Use GenStage to signal upstream when to do work/emit results
Use a worker pool with 1 worker active or otherwise ensure there’s a sort of “send” mutex via message/ETS lookup.
Use a dispatcher so we have a process always ready to send to the writer and can handle the back/forth with the writer + bookkeeping like monitors.
Use ETS to shovel data to avoid send overhead. Seems redundant since destination is eventually a different ETS table. Plus side is it makes tracking progress easy + restart survival/resume. Already have a lot of ETS tables so want to avoid more.
Use intermediate processes/GenStages for the pre-fetch and/or compressing data using term_to_binary to cut down on mem size/send overhead potentially.
Use a broker to signal to parties when they are ready, and to add probes/dropping/request queueing to some degree if/when necessary.
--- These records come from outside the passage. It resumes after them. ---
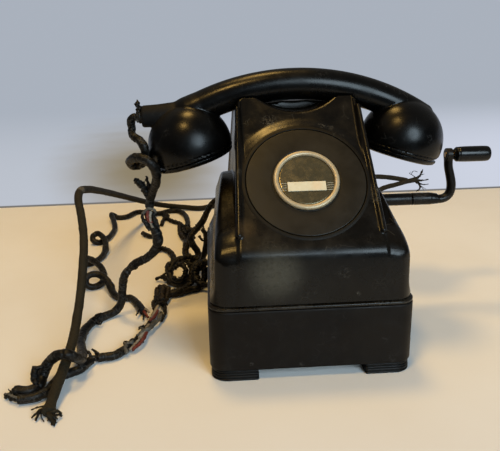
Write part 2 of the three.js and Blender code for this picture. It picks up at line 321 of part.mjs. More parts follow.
// ---------------------------------------------------------------- cords
put('handset_cord_grommet', turned([[3.3, -5], [4.7, -5], [4.7, 0.3], [6.6, 0.3], [6.4, 3], [4.4, 7.4], [3.3, 7.4], [3.3, -5]], 12, V(-48, CASE_D, 76), V(0, 1, 0)), 0x101010, 0.85, 0);
put('remnant_cord_grommet', turned([[2.9, -5], [4.7, -5], [4.7, 0.3], [6.6, 0.3], [6.4, 3], [4.2, 7.4], [2.9, 7.4], [2.9, -5]], 12, V(-30, CASE_D, 76), V(0, 1, 0)), 0x101010, 0.85, 0);
put('line_cord_grommet', turned([[3.8, -5], [5.0, -5], [5.0, 0.3], [7.4, 0.3], [7.2, 3], [5.0, 9.4], [3.8, 9.4], [3.8, -5]], 12, V(30, CASE_D, 24), V(0, 1, 0)), 0x101010, 0.85, 0);
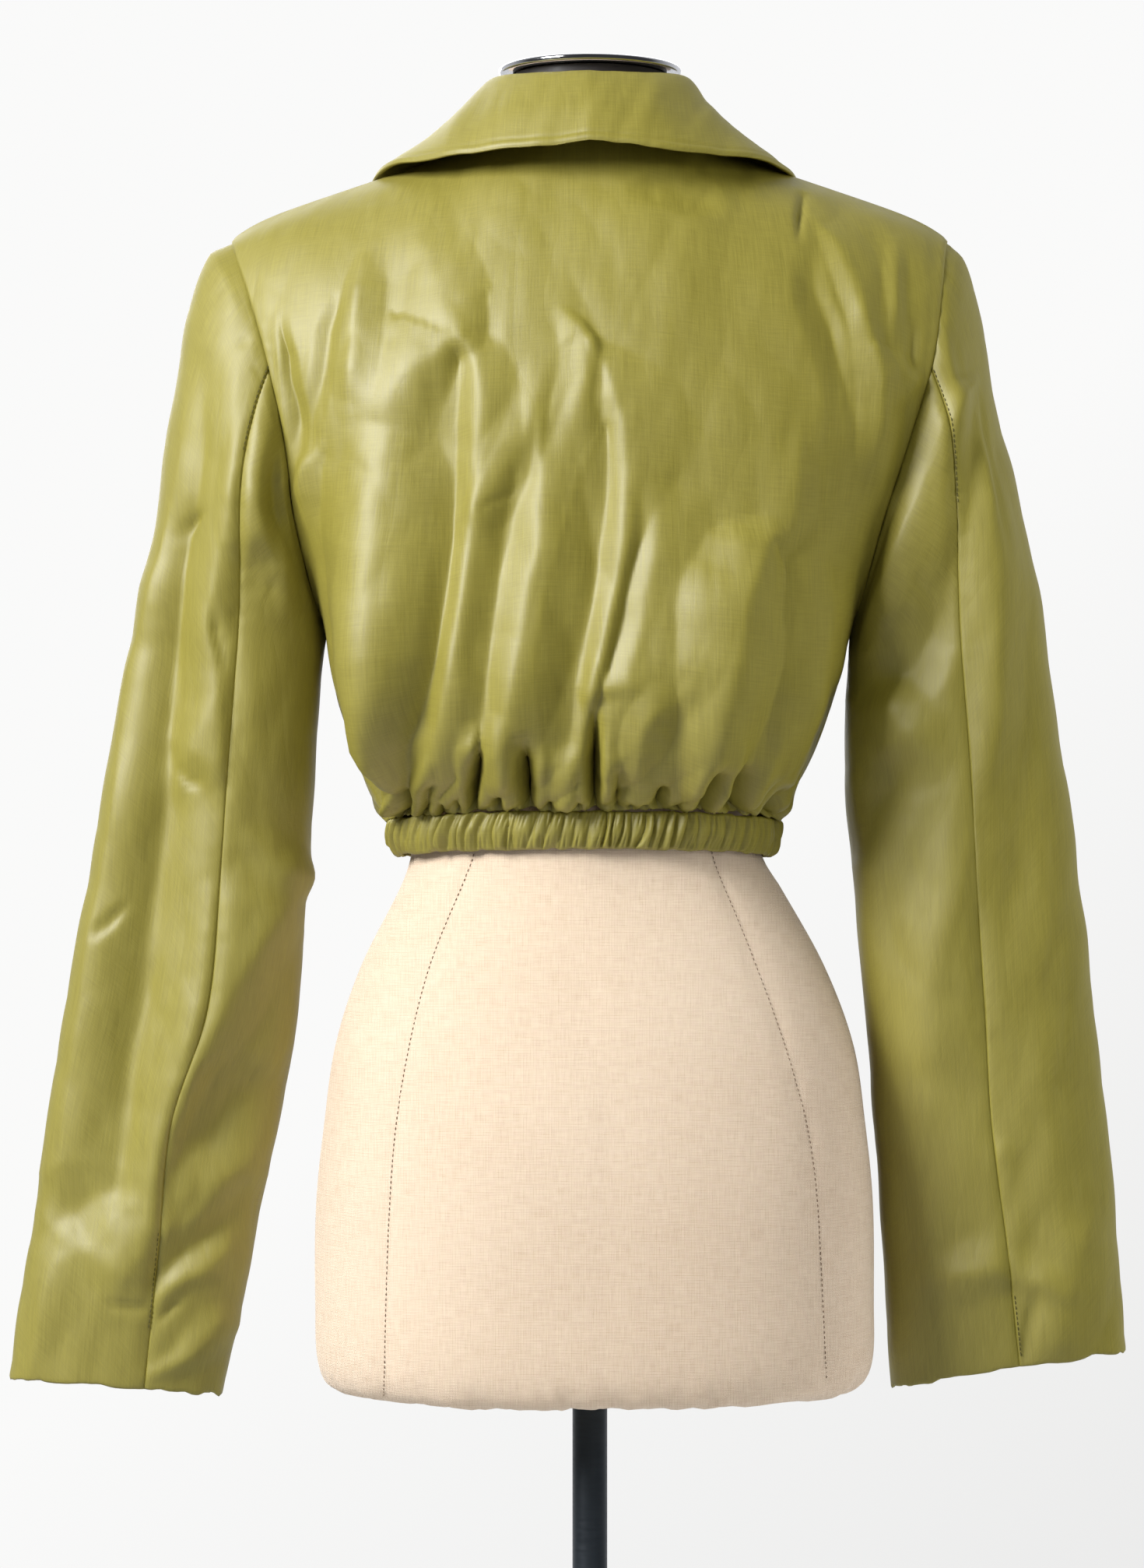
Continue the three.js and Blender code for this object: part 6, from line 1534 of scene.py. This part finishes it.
CAP_EDGE = [(50, 1510), (53.5, 1510.2), (54.5, 1511.5), (54.5, 1513), (53.2, 1514)]
RECESS = [(0, 1504.3), (46, 1504.3), (46, 1509.7), (0, 1509.7)]
SOCKET = [(10.7, 8.3), (18, 8.3), (18, 47.3), (15, 50.3), (10.7, 50.3)]
for name, profile, node, slot, material in (
    ("stand_base", [(0, 0), (190, 0), (190, 6.5), (188, 8), (0, 8)], "base_plate", "dark_metal", satin_black),
    ("stand_socket", SOCKET, "pole_socket", "dark_metal", satin_black),
    ("stand_pole", [(0, 8.3), (10.4, 8.3), (10.4, 723.2), (0, 723.2)], "pole", "dark_metal", satin_black),
    ("cap_recess", RECESS, "neck_ring", "dark_metal", dark_rubber),
    ("cap_disc", [(0, 1510), *CAP_EDGE, (0, 1514)], "neck_cap", "chrome", chrome),
):
    turned_piece(name, profile, node, material)


# %% Buttons
BUTTON = [(0, 0), (8.2, 0), (9, 0.9), (9, 2.1), (8.2, 3), (7.2, 2.6), (5.2, 2.0), (0, 2.0)]
HOLE_OUT, HOLE_RADIUS, HOLE_SIDES = 2.3, 1.1, 16  # in millimetres, and how many sides


def bore(made, x, y):
    """Drills a round hole through a piece at (x, y)."""
    n = HOLE_SIDES
    turns = np.linspace(0, 2 * math.pi, n, endpoint=False)
    ring = [(x + HOLE_RADIUS * math.cos(t), y + HOLE_RADIUS * math.sin(t)) for t in turns]
    faces = [(k, (k + 1) % n, n + (k + 1) % n, n + k) for k in range(n)]
    faces += [tuple(range(n))[::-1], tuple(range(n, 2 * n))]
    drill = bpy.data.meshes.new("drill")
    drill.from_pydata([(a * MM, b * MM, z * MM) for z in (-2, 5) for a, b in ring], [], faces)
    cutter = added("drill", drill)
    cut = made.modifiers.new("hole", "BOOLEAN")
    cut.object = cutter
    cut.solver = "EXACT"
    depsgraph = bpy.context.evaluated_depsgraph_get()
    whole = bpy.data.meshes.new_from_object(made.evaluated_get(depsgraph))
    made.modifiers.clear()
    made.data = whole
    bpy.data.objects.remove(cutter)


def button(name, stands_for, at):
    """A dished disc with a rounded rim and four holes, facing -Y, sewn on with a cross of thread."""
    low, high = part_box(at)
    centre = (low + high) / 2 / MM
    made = turned_piece(name, BUTTON, stands_for, button_horn, sides=64, round_off=0.5)
    for x, y in ((1, 1), (1, -1), (-1, 1), (-1, -1)):
        bore(made, x * HOLE_OUT, y * HOLE_OUT)
    upright = np.array([[1, 0, 0], [0, 0, -1], [0, 1, 0]], float)
    for vertex in made.data.vertices:
        q = upright @ (np.array(vertex.co) / MM)
        vertex.co = (q + (centre[0], centre[1] + 1.5, centre[2])) * MM
    smooth_by_angle(made)
    return made


button_at_the_break = button("button_at_the_break", "button_break", "button_break")
button_on_the_band = button("button_on_the_band", "button_band", "button_band")

# %% [markdown]
# ## Stitching
# Thread shows along the form's long seams, and here and there where a sleeve seam is pulled open.
# Each line is a row of separate stitches: a short bent tube of thread that dives into the cloth at
# both ends. The rows follow the seams of the pieces that they close.

# %% Stitches
def spaced(line, normals, step):
    """Points every step mm along a line, with the way along and the way out of the cloth."""
    s = length_along(line)
    at = np.arange(step / 2, s[-1], step)
    pick = lambda values: np.stack([np.interp(at, s, values[:, k]) for k in range(3)], axis=1)
    way = np.gradient(pick(line), axis=0)
    out = pick(normals)
    return pick(line), way / np.linalg.norm(way, axis=1)[:, None], out / np.linalg.norm(out, axis=1)[:, None]


def stitches(name, rows, thread, pitch, length, thick):
    """One object for all the stitches of several rows; each row is (line, normals)."""
    sides, rings = 6, 5
    vertices, faces = [], []
    for line, normals in rows:
        for place, way, out in zip(*spaced(line, normals, pitch)):
            across = np.cross(way, out)
            first = len(vertices)
            for k in range(rings):
                t = k / (rings - 1)
                round_end = math.sin(math.pi * mix(0.12, 0.88, t)) ** 0.5 * thick / 2
                middle = place + way * (t - 0.5) * length + out * (0.55 * math.sin(math.pi * t) - 0.1)
                for q in range(sides):
                    turn = 2 * math.pi * q / sides
                    vertices.append(middle + (across * math.cos(turn) + out * math.sin(turn)) * round_end)
            for k in range(rings - 1):
                for q in range(sides):
                    a, b = first + k * sides + q, first + k * sides + (q + 1) % sides
                    faces.append((a, b, b + sides, a + sides))
            faces.append(tuple(range(first, first + sides))[::-1])
            faces.append(tuple(range(first + (rings - 1) * sides, first + rings * sides)))
    made = mesh_object(name, vertices, faces)
    print(f"{name}: {len(faces) // (sides * (rings - 1) + 2)} stitches")
    return wear(made, thread)


def under_view(made, path, from_behind=True):
    """Where rays through an as-seen path meet a piece, with the surface's normals there."""
    mesh = made.data
    tree = BVHTree.FromPolygons([v.co for v in mesh.vertices], [f.vertices for f in mesh.polygons])
    eye = Vector((0, VIEW_DISTANCE * MM * (1 if from_behind else -1), VIEW_HEIGHT * MM))
    line, normals = [], []
    for x, z in through(np.array(path, float)[:, None, :], np.linspace(0, 1, 90)):
        place, normal, _, _ = tree.ray_cast(eye, Vector((x * MM, 0, z * MM)) - eye)
        if place is not None:
            line.append(np.array(place) / MM)
            normals.append(np.array(normal))
    return np.array(line), np.array(normals)


form_seams = [under_view(form_torso, path) for path in FORM_SEAMS]
form_seams += [under_view(form_torso, path, False) for path in FORM_SEAMS_BEFORE]
stitches("stitches_of_the_form", form_seams, form_thread, 3.1, 1.9, 0.5)
for sign, side in ((LEFT, "left"), (RIGHT, "right")):
    name = f"stitches_of_the_{side}_sleeve"
    stitches(name, SEAM_LINES[sign], olive_thread, 3.2, 2.3, 0.55)
for made in (button_at_the_break, button_on_the_band):
    corners = np.array([v.co for v in made.data.vertices]) / MM
    x, z = (corners.min(axis=0) + corners.max(axis=0))[[0, 2]] / 2
    front = corners[:, 1].min() + 1.0
    crossing = []
    for lean in (-1, 1):
        line = np.array([(x + t * 2.4, front, z + lean * t * 2.4) for t in (-1.6, 0, 1.6)])
        crossing.append((line, np.tile([0.0, -1.0, 0.0], (3, 1))))
    stitches("thread_of_" + made.name, crossing, olive_thread, 5.0, 4.8, 0.9)


# %% [markdown]

# %% [markdown]
# ## Light, floor and backdrop
# Shiny cloth shows its folds by what it mirrors, so it wants large soft lights with darker gaps
# between them. A strong panel hangs high on the left. The four others are weak and only open up
# the shadows; those on the camera's side don't show as shines on the cloth. The room itself is
# pale, and looks white behind the form.

# %% Studio
scene = bpy.context.scene
scene.view_settings.view_transform = "Standard"
ROOM_DARK, ROOM_BRIGHT = 0.04, 0.7
# painted shade on the wall: its lower right keeps this share of the brightness
WALL_PAINTED_SHADE = 0.86
world = Recipe("pale_room", "worlds", "Background")
scene.world = world.owner
direction = world.node("SeparateXYZ", {0: world.node("TexCoord").outputs["Generated"]}).outputs
# The room is bright before the blazer, on the far side, and dark behind the camera.
strength = world.span(direction["Y"], ROOM_DARK, ROOM_BRIGHT, 0.1, -0.8)
world.finished({"Color": (0.96, 0.97, 1.0, 1), "Strength": strength})
# The wall that the camera sees carries painted shade: it is a little darker toward its lower right.
painted_wall_shade = world.span(world.math("ADD", direction["X"], direction["Z"]), 1.0, WALL_PAINTED_SHADE, 0.0, -0.3)
wall = world.node("Background", {"Color": (0.955, 0.955, 0.95, 1), "Strength": painted_wall_shade})
seen_directly = world.node("LightPath").outputs["Is Camera Ray"]
choice = world.node("MixShader", {0: seen_directly, 1: world.shader.outputs[0], 2: wall.outputs[0]})
world.feed(world.tree.nodes["World Output"], "Surface", choice.outputs[0])


def panel_light(name, place, aim, size, power, mirrored=True):
    data = bpy.data.lights.new(name, "AREA")
    data.shape = "RECTANGLE"
    data.size, data.size_y = size
    data.energy = power
    made = added(name, data)
    made.location = place
    made.visible_glossy = mirrored
    made.rotation_euler = (Vector(aim) - Vector(place)).to_track_quat("-Z", "Y").to_euler()


panel_light("key_high_left", (2.3, 1.9, 2.65), (0, 0.1, 1.15), (1.3, 1.6), 185)
panel_light("fill_behind_the_camera", (-1.3, 3.6, 1.7), (0, 0, 1.0), (2.4, 2.4), 29, False)
panel_light("fill_from_the_right", (-3.0, 0.2, 1.2), (0, 0, 1.0), (2.0, 2.4), 43, False)
panel_light("fill_from_above", (-0.9, 1.2, 3.4), (0, 0, 1.1), (1.6, 1.6), 12, False)
panel_light("light_from_before", (0.6, -2.6, 2.2), (0, 0, 1.1), (2.0, 2.0), 45)

FLOOR_RADIUS, FLOOR_HEIGHT = 1.9, -0.0005  # in metres; just under the foot
floor = bpy.data.meshes.new("floor")
turns = np.linspace(0, 2 * math.pi, 96, endpoint=False)
corners = [(FLOOR_RADIUS * math.cos(t), FLOOR_RADIUS * math.sin(t), FLOOR_HEIGHT) for t in turns]
floor.from_pydata(corners, [], [tuple(range(len(corners)))])
ground = added("floor", floor)
plaster = Recipe("pale_floor")
speckle = plaster.noise((40, 40, 40), 3.0, where="Object")
pale = plaster.ramp(speckle, (0.3, (0.62, 0.62, 0.61, 1)), (0.7, (0.68, 0.68, 0.67, 1)))
wear(ground, plaster.finished({"Base Color": pale, "Roughness": 0.85}))
ground.visible_glossy = False  # a pale floor would veil the planes that face down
Ex: sbroker
Use Tasks/Pooled Workers that can be destroyed each run or after some given time/hibernated to deal with GC and avoid blocking if necessary.
Avoid polling
Avoid giving workers too much responsibility/stuff to do.
Try to send directly from what created the data without extra message passing.
Minimize number of processes when possible.

My current solution is essentially a more complicated version of the last one listed. The gist is that output is sent directly to the writer from the worker that is computing the results. In this case, I’m using GenServers/gen_statem to monitor workers I grab from a pool, sending each 1 or more sequence numbers (or alternatively I can fetch the event first from ETS). I’ve also experimented with having each worker itself be a GenStage to ensure there’s data in flight.

My other major alternative is one mainly using manual asking and multiple GenStages. My original design used a consumer supervisor, but I found this to be a bit obtuse with regard to restarts/worker control. Overall, a lot of the GenStage solutions mandate more message passing of output than I’d like unless I send to the writer from a task/worker directly.

At this point I’m a little unsure if there’s a better way. I suspect there are simpler or more performant ways. Suggestions? Thoughts? Thanks.